I managed to calm myself down a bit, and then literally talked myself step by step to Cambridge. I just said to myself, all you have to do is walk to your car and get in it, and then when I'd done that I just had to drive to the end of the road... to the A406... onto the Motorway... to the next junction, all the way to Cambridge.
I have driven since the accident, so I think that freaking out was because I would have to drive along the road where I had the accident. As I drove around that roundabout I caught sight of where I ended up on the grass verge, and I just thanked God. Because if we'd hit the kerb with even a little bit more force, we wouldn't have stopped on the grass, we'd have ended up in the ditch beyond, and it all could have been a different story. I thank God for keeping up safe.
I drove to Bekki's and then she came with me to the garage to pick up my stuff out of the car and say goodbye to my car. I took some last few photos of it, and then we went for out for lunch. (Bekki and I, not the car ;-) )
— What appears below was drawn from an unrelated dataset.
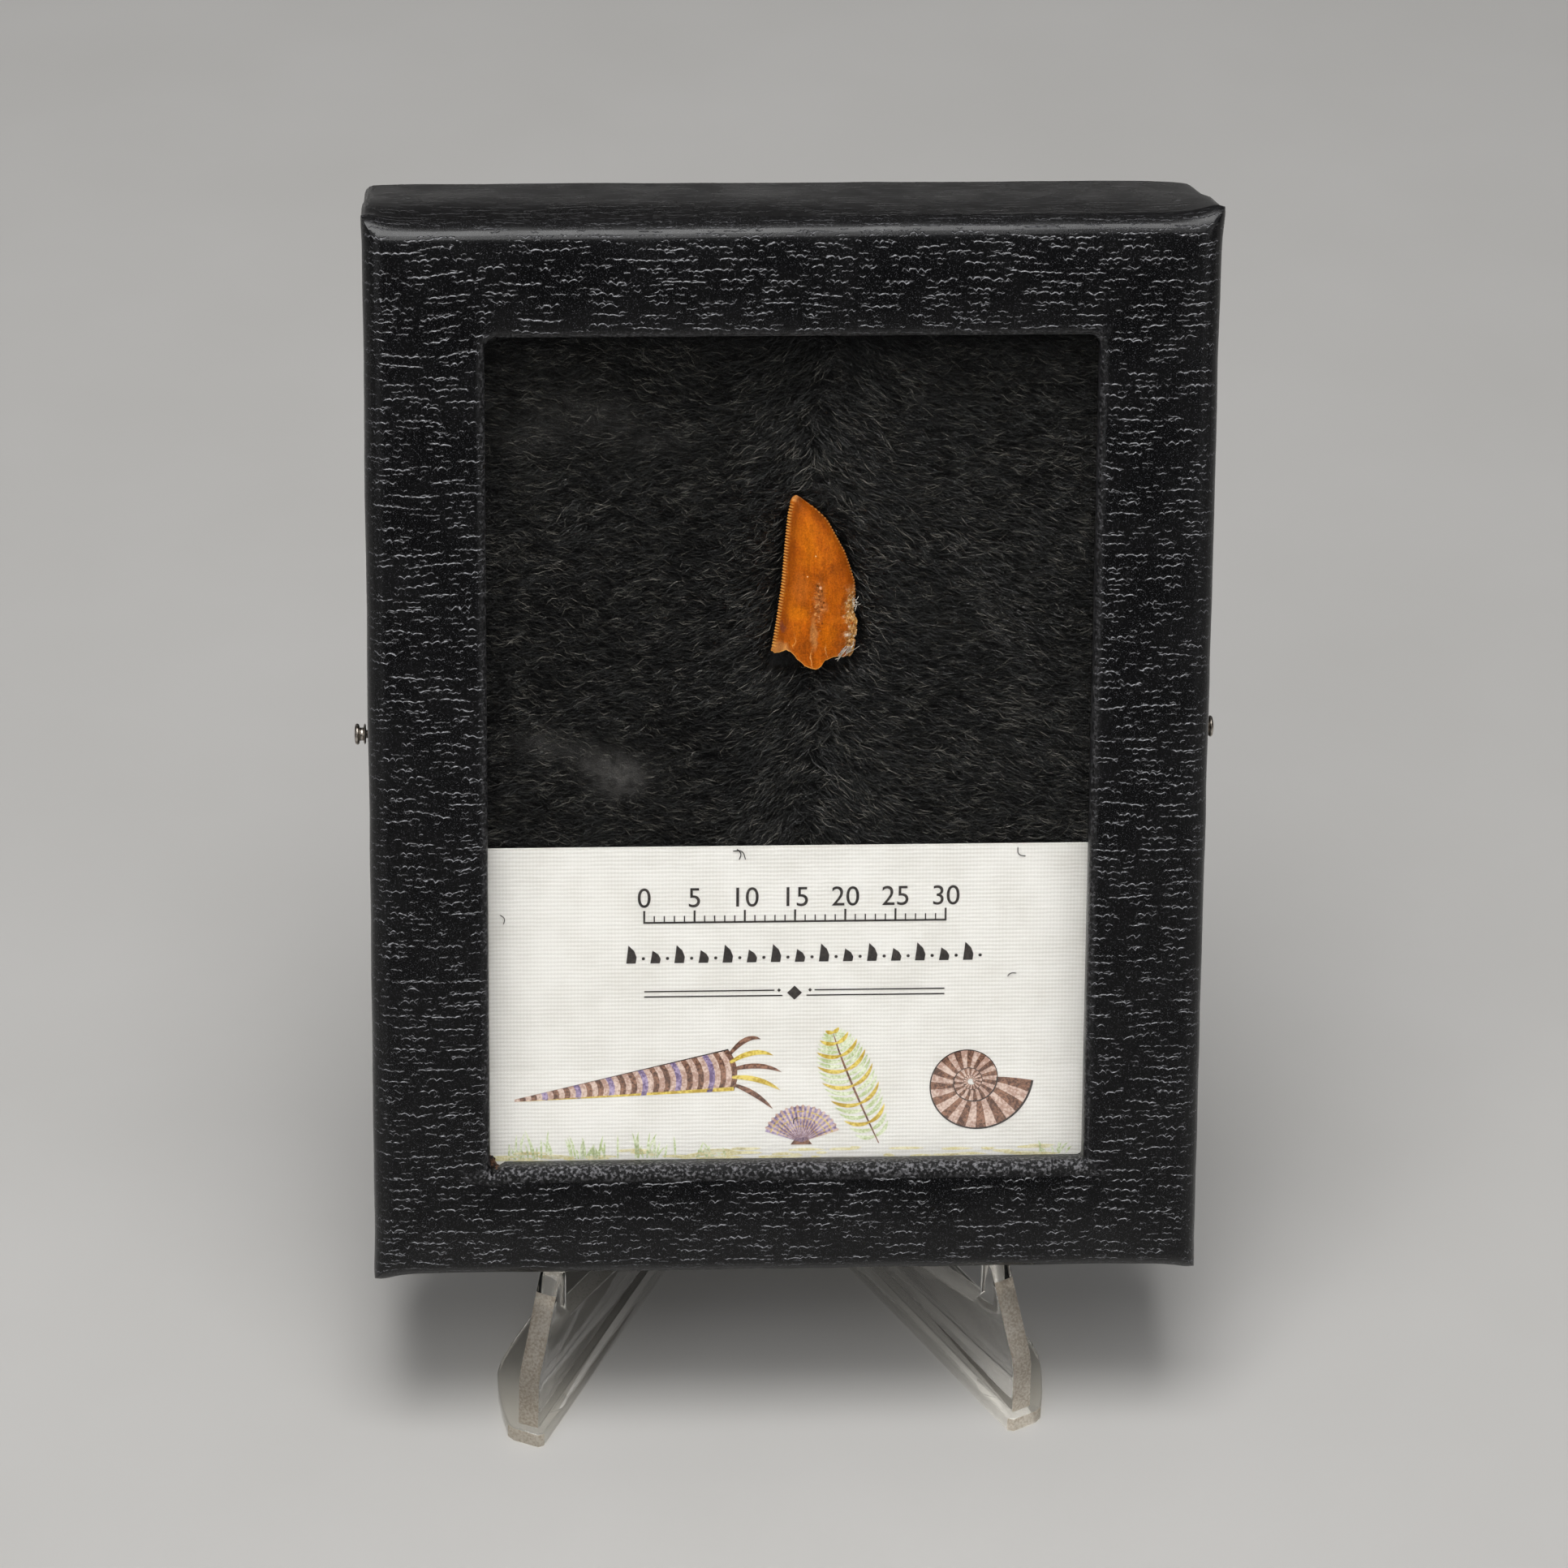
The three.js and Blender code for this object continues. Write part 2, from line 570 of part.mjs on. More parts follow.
const box = new THREE.Group();
box.add(
  piece('tooth', toothGeometry(), MATERIALS.enamel),
  piece('plush_bed', plushGeometry(), MATERIALS.plush),
  piece('label_card', cardGeometry(), MATERIALS.card),
  piece('window_glass', glassGeometry(), MATERIALS.glass),
  piece('lid', lidGeometry(), MATERIALS.coveredBoard),
  piece('tray', trayGeometry(), MATERIALS.trayBoard),
);
for (const [name, side] of [['pin_left', -1], ['pin_right', 1]]) {
  const pin = piece(name, pinGeometry(), MATERIALS.steel);
  pin.rotation.z = (side * Math.PI) / 2;
  pin.position.set(side * (BOX.width / 2 + PIN.headReach), BOX.depth / 2, PIN.height);
  box.add(pin);
}
box.rotation.x = -LEAN;
box.position.z = REST_HEIGHT;

const easel = new THREE.Group();
// A leg's frame starts at its front: it is moved back so that the hinge axis is the group's origin.
const legs = [
  ['easel_left', withClips(legGeometry()), 1],
  ['easel_right', mirrored(withRod(legGeometry())), -1],
];
for (const [name, geometry, side] of legs) {
  const leg = piece(name, geometry.translate(-EASEL.length, 0, 0), MATERIALS.clearPlastic);
  leg.rotation.z = Math.PI / 2 - side * EASEL.splay;
  easel.add(leg);
}
easel.rotation.z = EASEL.turn;
easel.position.set(EASEL.hinge[0], EASEL.hinge[1], 0);

const model = new THREE.Group();
model.add(box, easel);
model.updateMatrixWorld(true);
const bounds = new THREE.Box3().setFromObject(model, true);
const middle = bounds.getCenter(new THREE.Vector3());
model.position.set(-middle.x, -middle.y, -bounds.min.z);

export default model;
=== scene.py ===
"""A serrated dinosaur tooth on a plush bed in a small glazed box, which leans on a clear folding easel.

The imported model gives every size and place. This script gives each piece its finish: the leatherette wrap of
the box, the combed plush, the enamel of the tooth, the laid card with its print, the steel pins and the clear
easel, and it sets them on a pale floor in soft studio light.
"""
import logging
import math
from contextlib import contextmanager
from dataclasses import dataclass, field
from enum import Enum
from functools import partial
from typing import Callable, Iterator, Sequence

import bmesh
import bpy
import numpy as np
from bpy.types import Material, Node, NodeSocket, NodeTree, Object
from mathutils import Matrix, Vector, noise


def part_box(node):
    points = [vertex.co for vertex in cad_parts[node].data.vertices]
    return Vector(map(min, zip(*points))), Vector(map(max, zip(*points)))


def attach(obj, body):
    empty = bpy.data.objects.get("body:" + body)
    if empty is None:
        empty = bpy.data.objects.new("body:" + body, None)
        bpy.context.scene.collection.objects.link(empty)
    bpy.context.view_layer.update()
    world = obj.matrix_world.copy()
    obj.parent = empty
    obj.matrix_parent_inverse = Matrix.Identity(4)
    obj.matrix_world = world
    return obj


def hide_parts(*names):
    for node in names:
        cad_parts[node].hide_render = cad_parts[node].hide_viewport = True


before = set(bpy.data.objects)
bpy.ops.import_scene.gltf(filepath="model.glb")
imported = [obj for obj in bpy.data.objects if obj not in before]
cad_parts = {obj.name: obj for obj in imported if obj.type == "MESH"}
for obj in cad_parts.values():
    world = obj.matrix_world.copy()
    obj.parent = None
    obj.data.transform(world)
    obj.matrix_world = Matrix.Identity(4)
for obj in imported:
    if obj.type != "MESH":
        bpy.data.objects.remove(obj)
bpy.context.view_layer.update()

AddNode = Callable[..., Node]  # add_node with a tree already given
Rows = tuple[tuple[float, ...], ...]  # a table of numbers
log = logging.getLogger("tooth box")

MM = 0.001  # metres in a millimetre
WELD = 1e-6  # points this close, in metres, are one
BANDS = 0.314  # a wave texture's scale over the spacing of its bands


# ---- modelling by hand


class Part(Enum):
    """What an edit picks."""

    VERTS = "VERT"
    EDGES = "EDGE"
    FACES = "FACE"


def select_only(obj: Object) -> None:
    """Deselects everything and makes one object active.

    Args:
        obj: the object.
    """
    bpy.ops.object.select_all(action="DESELECT")
    obj.select_set(True)
    bpy.context.view_layer.objects.active = obj


@contextmanager
def editing(obj: Object) -> Iterator[None]:
    """Holds one object in edit mode.

    Args:
        obj: the mesh object to edit.
    """
    select_only(obj)
    bpy.ops.object.mode_set(mode="EDIT")
    try:
        yield
    finally:
        bpy.ops.object.mode_set(mode="OBJECT")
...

On Thursday I had another mini freak-out. It was while I was waiting for the guys to arrive with my hire car, and I think partly just because I didn't have control over what time it would be arriving, and cos it was a totally new situation to me. I couldn't breathe and my back went all tense again. I calmed myself down, by praying and talking to myself, and luckily the car arrived not long after, and it was all fine.
It just seems like I can't deal with anything to do with the car situation at the moment. Letters and forms to fill in did finally arrive from my insurance company today, but I didn't look at them for too long, because it was all just too much information to take it, and I didn't want to have another freak out!
Or rather, this would be an ode to my car if I were any good at writing odes. What is an ode exactly, anyway?!
Goodbye my little purple car. I'll miss you :-(
These guys tried hard to get us back on the road, but even with the spare put on instead it wasn't fit to go anywhere. Now all I have to do it work out how to explain to the Little One why I've been driving Elly's Car and why we can't go in Debbie's Car anymore.